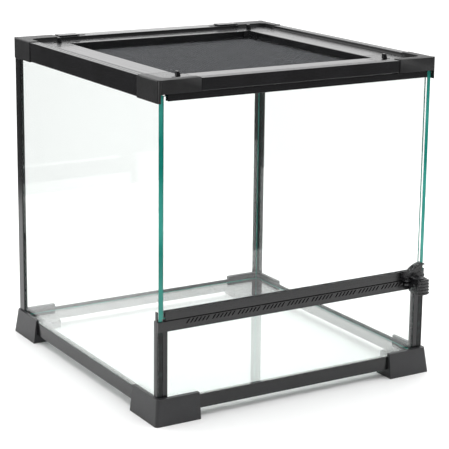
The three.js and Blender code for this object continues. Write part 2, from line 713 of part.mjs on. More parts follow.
// A dished fan: a raised rim along its arc and a low hub, turned about the axis that faces forward.
function fan() {
  const profile = [
    [0, 0], [fanRadius, 0], [fanRadius, fanRimHeight], [fanRadius - fanRimWidth, fanRimHeight],
    [fanRadius - fanRimWidth - fanDish, fanPlate], [fanHubRadius + 2 * fanDish, fanPlate],
    [fanHubRadius, fanHubHeight], [0, fanHubHeight],
  ].map(([r, h]) => new THREE.Vector2(r, h));
  const turned = new THREE.LatheGeometry(profile, 4 * roundSegments).rotateX(Math.PI);
  const centreX = halfWidth - fanInset;
  turned.translate(centreX, doorFrontY + bite, ventTop - fanDrop);
  const top = ventTop - fanDrop + fanRadius;
  const outline = roundedCorner([gripLeft, shellTop - bite], [doorRight + fanBeyondDoor, top], fanEndRadius);
  const room = prism(outline, 'y', doorFrontY - fanRimHeight - 1, doorFrontY + bite);
  return common(turned, room);
}

function addGrip() {
  const clamp = prism(channel(doorFoot, bottomProfileHeight, 1), 'x', gripLeft, doorRight);
  const shell = block([shellLeft, shellRight], [shellFrontY, shellBackY], [shellFoot, shellTop]);
  const bridge = block([shellLeft, shellRight], [shellBackY - bite, doorFrontY + bite], [doorFoot, shellTop]);
  const hollowX = [shellLeft + shellWall, shellRight - shellWall];
  const hollow = block(hollowX, [shellFrontY - 1, shellBackY - shellWall], [0, shellTop - shellWall]);
  const pinHole = bar(pivotRadius + gap, 'x', shellLeft - 1, shellRight + 1, [pivotY, pivotZ]);
  const body = cut(join(clamp, fan(), shell, bridge, lug(doorFoot, doorFrontY + bite)), hollow, pinHole);
  addPart('door_grip', body, plastic);
}

// The latch lever rocks on its pin: a ribbed pad in front and a hook under the vent rail.
function addLatch() {
  const leverX = [shellLeft + shellWall + slideGap, shellLeft + shellWall + slideGap + leverWidth];
  const middleX = (shellLeft + shellRight) / 2;
  const padX = [middleX - padWidth / 2, middleX + padWidth / 2];
  const padBack = shellFrontY - padClearance;
  const padFront = padBack - padThickness;
  const padFoot = ventBottom - hookClearance - hookThickness;
  const padZ = [padFoot, padFoot + padHeight];
  const crownAt = [middleX, padFront + padCrown];
  const pad = common(block(padX, [padFront, padBack], padZ), bar(padCrown, 'z', ...padZ, crownAt));
  const neck = block(leverX, [padBack - bite, pivotY], [pivotZ - hookThickness, pivotZ + hookThickness]);
  const barrel = bar(barrelRadius, 'x', ...leverX, [pivotY, pivotZ]);
  const shank = block(leverX, [pivotY - hookThickness, pivotY + hookThickness / 2], [padFoot, pivotZ]);
  const hookEndY = frontGlassOutY - hookClearance;
  const hook = block(leverX, [pivotY - hookThickness, hookEndY], [padFoot, padFoot + hookThickness]);
  const ribs = [];
  for (let i = 0; i < padRibs; i += 1) {
    const z = padFoot + ((i + 0.5) / padRibs) * padHeight;
    const ribZ = [z - padRibHeight / 2, z + padRibHeight / 2];
    const flare = padFlare * (1 - i / (padRibs - 1));
    const room = block([padX[0] - flare, padX[1] + flare], [padFront - padRibProud, padBack], ribZ);
    ribs.push(common(room, bar(padCrown + padRibProud, 'z', ...ribZ, crownAt)));
  }
  const pinHole = bar(pivotRadius + gap, 'x', 0, halfWidth, [pivotY, pivotZ]);
  addPart('latch_lever', cut(join(pad, neck, barrel, shank, hook, ...ribs), pinHole), plastic);
  const pin = bar(pivotRadius, 'x', shellLeft + gap, shellRight - gap, [pivotY, pivotZ]);
  addPart('latch_pin', pin, brightSteel);
  addSpring(leverX[1] + gap + springWire, shellRight - shellWall - gap - springWire);
}

// A torsion spring coiled round the latch pin.
function addSpring(from, to) {
  class Coil extends THREE.Curve {
    getPoint(t, target = new THREE.Vector3()) {
      const turn = 2 * Math.PI * springTurns * t;
      const x = from + (to - from) * t;
      return target.set(x, pivotY + springCoil * Math.cos(turn), pivotZ + springCoil * Math.sin(turn));
    }
  }
  const section = new THREE.Shape().absarc(0, 0, springWire, 0, 2 * Math.PI);
  const steps = 12 * springTurns;
  const geometry = new THREE.ExtrudeGeometry(section, { extrudePath: new Coil(), steps, curveSegments: 3 });
  addPart('latch_spring', geometry, brightSteel);
}

addGlass();
addBaseRails();
addFeet();
addPosts();
addVentRail();
addTopFrame();
addPortCovers();
addLid();
addDoor();
addGrip();
addLatch();

// The origin is under the middle of everything, latch included.
tank.position.y = -(latchFrontY + footRearY) / 2;
const assembly = new THREE.Group();
assembly.add(tank);

export default assembly;
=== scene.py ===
import json
import math

import bmesh
import bpy
from mathutils import Matrix, Vector


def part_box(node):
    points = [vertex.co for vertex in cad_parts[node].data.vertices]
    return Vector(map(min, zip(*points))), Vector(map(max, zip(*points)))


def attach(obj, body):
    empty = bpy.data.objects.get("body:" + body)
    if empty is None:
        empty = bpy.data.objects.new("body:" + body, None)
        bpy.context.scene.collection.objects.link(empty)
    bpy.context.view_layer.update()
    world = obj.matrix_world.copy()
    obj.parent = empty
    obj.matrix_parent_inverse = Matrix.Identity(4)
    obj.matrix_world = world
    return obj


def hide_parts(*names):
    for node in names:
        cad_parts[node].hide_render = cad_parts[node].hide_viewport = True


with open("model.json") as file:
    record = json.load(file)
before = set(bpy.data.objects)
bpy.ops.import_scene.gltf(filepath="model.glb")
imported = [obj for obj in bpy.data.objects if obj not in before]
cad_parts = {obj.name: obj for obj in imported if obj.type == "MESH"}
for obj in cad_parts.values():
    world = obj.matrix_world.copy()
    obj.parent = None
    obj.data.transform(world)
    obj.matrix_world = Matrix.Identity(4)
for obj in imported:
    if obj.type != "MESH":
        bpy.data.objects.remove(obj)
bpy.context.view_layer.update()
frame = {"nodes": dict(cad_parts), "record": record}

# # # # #

EXERCISE DIRECTIONS:
Output the listing above word for word.

SOLUTION FOR THIS EXERCISE:
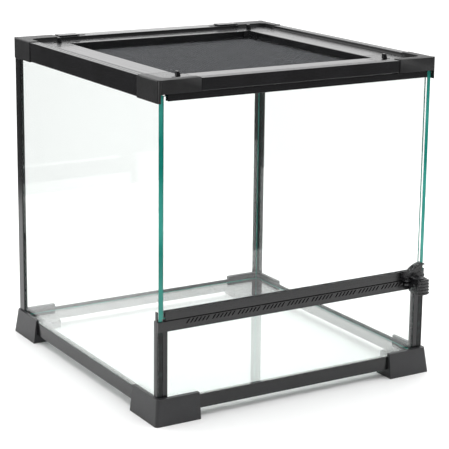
The three.js and Blender code for this object continues. Write part 2, from line 713 of part.mjs on. More parts follow.
// A dished fan: a raised rim along its arc and a low hub, turned about the axis that faces forward.
function fan() {
  const profile = [
    [0, 0], [fanRadius, 0], [fanRadius, fanRimHeight], [fanRadius - fanRimWidth, fanRimHeight],
    [fanRadius - fanRimWidth - fanDish, fanPlate], [fanHubRadius + 2 * fanDish, fanPlate],
    [fanHubRadius, fanHubHeight], [0, fanHubHeight],
  ].map(([r, h]) => new THREE.Vector2(r, h));
  const turned = new THREE.LatheGeometry(profile, 4 * roundSegments).rotateX(Math.PI);
  const centreX = halfWidth - fanInset;
  turned.translate(centreX, doorFrontY + bite, ventTop - fanDrop);
  const top = ventTop - fanDrop + fanRadius;
  const outline = roundedCorner([gripLeft, shellTop - bite], [doorRight + fanBeyondDoor, top], fanEndRadius);
  const room = prism(outline, 'y', doorFrontY - fanRimHeight - 1, doorFrontY + bite);
  return common(turned, room);
}

function addGrip() {
  const clamp = prism(channel(doorFoot, bottomProfileHeight, 1), 'x', gripLeft, doorRight);
  const shell = block([shellLeft, shellRight], [shellFrontY, shellBackY], [shellFoot, shellTop]);
  const bridge = block([shellLeft, shellRight], [shellBackY - bite, doorFrontY + bite], [doorFoot, shellTop]);
  const hollowX = [shellLeft + shellWall, shellRight - shellWall];
  const hollow = block(hollowX, [shellFrontY - 1, shellBackY - shellWall], [0, shellTop - shellWall]);
  const pinHole = bar(pivotRadius + gap, 'x', shellLeft - 1, shellRight + 1, [pivotY, pivotZ]);
  const body = cut(join(clamp, fan(), shell, bridge, lug(doorFoot, doorFrontY + bite)), hollow, pinHole);
  addPart('door_grip', body, plastic);
}

// The latch lever rocks on its pin: a ribbed pad in front and a hook under the vent rail.
function addLatch() {
  const leverX = [shellLeft + shellWall + slideGap, shellLeft + shellWall + slideGap + leverWidth];
  const middleX = (shellLeft + shellRight) / 2;
  const padX = [middleX - padWidth / 2, middleX + padWidth / 2];
  const padBack = shellFrontY - padClearance;
  const padFront = padBack - padThickness;
  const padFoot = ventBottom - hookClearance - hookThickness;
  const padZ = [padFoot, padFoot + padHeight];
  const crownAt = [middleX, padFront + padCrown];
  const pad = common(block(padX, [padFront, padBack], padZ), bar(padCrown, 'z', ...padZ, crownAt));
  const neck = block(leverX, [padBack - bite, pivotY], [pivotZ - hookThickness, pivotZ + hookThickness]);
  const barrel = bar(barrelRadius, 'x', ...leverX, [pivotY, pivotZ]);
  const shank = block(leverX, [pivotY - hookThickness, pivotY + hookThickness / 2], [padFoot, pivotZ]);
  const hookEndY = frontGlassOutY - hookClearance;
  const hook = block(leverX, [pivotY - hookThickness, hookEndY], [padFoot, padFoot + hookThickness]);
  const ribs = [];
  for (let i = 0; i < padRibs; i += 1) {
    const z = padFoot + ((i + 0.5) / padRibs) * padHeight;
    const ribZ = [z - padRibHeight / 2, z + padRibHeight / 2];
    const flare = padFlare * (1 - i / (padRibs - 1));
    const room = block([padX[0] - flare, padX[1] + flare], [padFront - padRibProud, padBack], ribZ);
    ribs.push(common(room, bar(padCrown + padRibProud, 'z', ...ribZ, crownAt)));
  }
  const pinHole = bar(pivotRadius + gap, 'x', 0, halfWidth, [pivotY, pivotZ]);
  addPart('latch_lever', cut(join(pad, neck, barrel, shank, hook, ...ribs), pinHole), plastic);
  const pin = bar(pivotRadius, 'x', shellLeft + gap, shellRight - gap, [pivotY, pivotZ]);
  addPart('latch_pin', pin, brightSteel);
  addSpring(leverX[1] + gap + springWire, shellRight - shellWall - gap - springWire);
}

// A torsion spring coiled round the latch pin.
function addSpring(from, to) {
  class Coil extends THREE.Curve {
    getPoint(t, target = new THREE.Vector3()) {
      const turn = 2 * Math.PI * springTurns * t;
      const x = from + (to - from) * t;
      return target.set(x, pivotY + springCoil * Math.cos(turn), pivotZ + springCoil * Math.sin(turn));
    }
  }
  const section = new THREE.Shape().absarc(0, 0, springWire, 0, 2 * Math.PI);
  const steps = 12 * springTurns;
  const geometry = new THREE.ExtrudeGeometry(section, { extrudePath: new Coil(), steps, curveSegments: 3 });
  addPart('latch_spring', geometry, brightSteel);
}

addGlass();
addBaseRails();
addFeet();
addPosts();
addVentRail();
addTopFrame();
addPortCovers();
addLid();
addDoor();
addGrip();
addLatch();

// The origin is under the middle of everything, latch included.
tank.position.y = -(latchFrontY + footRearY) / 2;
const assembly = new THREE.Group();
assembly.add(tank);

export default assembly;
=== scene.py ===
import json
import math

import bmesh
import bpy
from mathutils import Matrix, Vector


def part_box(node):
    points = [vertex.co for vertex in cad_parts[node].data.vertices]
    return Vector(map(min, zip(*points))), Vector(map(max, zip(*points)))


def attach(obj, body):
    empty = bpy.data.objects.get("body:" + body)
    if empty is None:
        empty = bpy.data.objects.new("body:" + body, None)
        bpy.context.scene.collection.objects.link(empty)
    bpy.context.view_layer.update()
    world = obj.matrix_world.copy()
    obj.parent = empty
    obj.matrix_parent_inverse = Matrix.Identity(4)
    obj.matrix_world = world
    return obj


def hide_parts(*names):
    for node in names:
        cad_parts[node].hide_render = cad_parts[node].hide_viewport = True


with open("model.json") as file:
    record = json.load(file)
before = set(bpy.data.objects)
bpy.ops.import_scene.gltf(filepath="model.glb")
imported = [obj for obj in bpy.data.objects if obj not in before]
cad_parts = {obj.name: obj for obj in imported if obj.type == "MESH"}
for obj in cad_parts.values():
    world = obj.matrix_world.copy()
    obj.parent = None
    obj.data.transform(world)
    obj.matrix_world = Matrix.Identity(4)
for obj in imported:
    if obj.type != "MESH":
        bpy.data.objects.remove(obj)
bpy.context.view_layer.update()
frame = {"nodes": dict(cad_parts), "record": record}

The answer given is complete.